Origin of species

Nov 2015
On 24 November 1859, Charles Darwin's On the Origin of Species was published. This work of scientific literature is considered to be the foundation of evolutionary biology.

Darwin wasn't the first, by any means, to attempt to explain how living creatures have developed over time. Darwin's theory of natural selection, however, was the first to be backed up by hard evidence.

But Darwin wasn't the first to propose natural selection either. William Charles Wells had proposed a version of the same idea in 1813 on the origins of different skin colour.



In Darwin's lifetime, his now most popular and famous book was not his biggest seller. A book called The Formulation of Vegetable Mould through the Action of Worms took that prize, which came as a surprise even to Darwin himself.

So how did Darwin find his path to examining evolutionary biology? Born in Shrewsbury, he was the son of Robert, who had the largest medical practice outside of London, and Susannah Wedgwood, from the family of the Wedgwood potteries. Susannah sadly died when Charles was just eight and he was brought up by his father and sisters in comparative luxury, in a household with servants.

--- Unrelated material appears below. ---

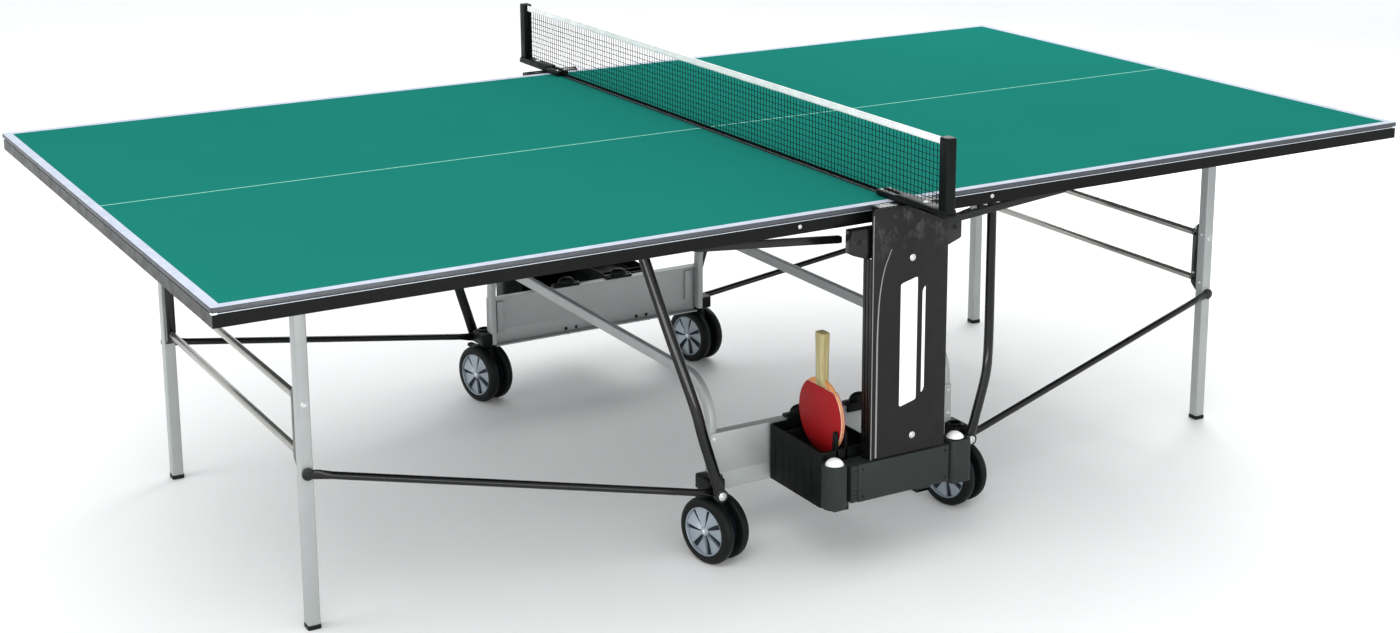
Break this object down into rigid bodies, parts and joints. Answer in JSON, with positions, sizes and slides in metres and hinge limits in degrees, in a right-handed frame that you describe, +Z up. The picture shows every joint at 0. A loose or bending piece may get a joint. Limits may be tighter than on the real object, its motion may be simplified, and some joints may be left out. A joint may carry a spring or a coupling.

Darwin went to university in Edinburgh when he was 16, as a student of medicine, but dropped out after two years having shown little interest and revulsion at the study of surgery (which at the time was performed without anaesthetic).

Darwin's father then sent him to Cambridge University in 1828 with a view to him becoming an Anglican parson since he'd turned his back on medicine.

Having demonstrated an interest in naturalism whilst at Edinburgh, he furthered this in Cambridge and developed a far keener interest in biology and geology than in his clerical career.

In 1831, he managed to secure a berth on a British Navy mapping expedition that was going around the world. His voyage on the HMS Beagle lasted five years. Perhaps the most significant part of the voyage was the five years spent on the Galapagos Islands, as it was here he made the observations that eventually led him to comprehend what causes animals and plants to evolve.

The Galapagos Islands is home to species found nowhere else in the world and Darwin realized the key to this difference was connected with the fact that various species live in different kinds of environments.

By 1858 Darwin had written a quarter of a million words on evolution, but had published none. He received a letter from a fellow scientist and realised he was about to be pipped to the post which propelled him to go public with his theory of evolution by natural selection.

In 1859, On the Origin of Species by Means of Natural Selection was published, a publication which is still being talked about 156 years later!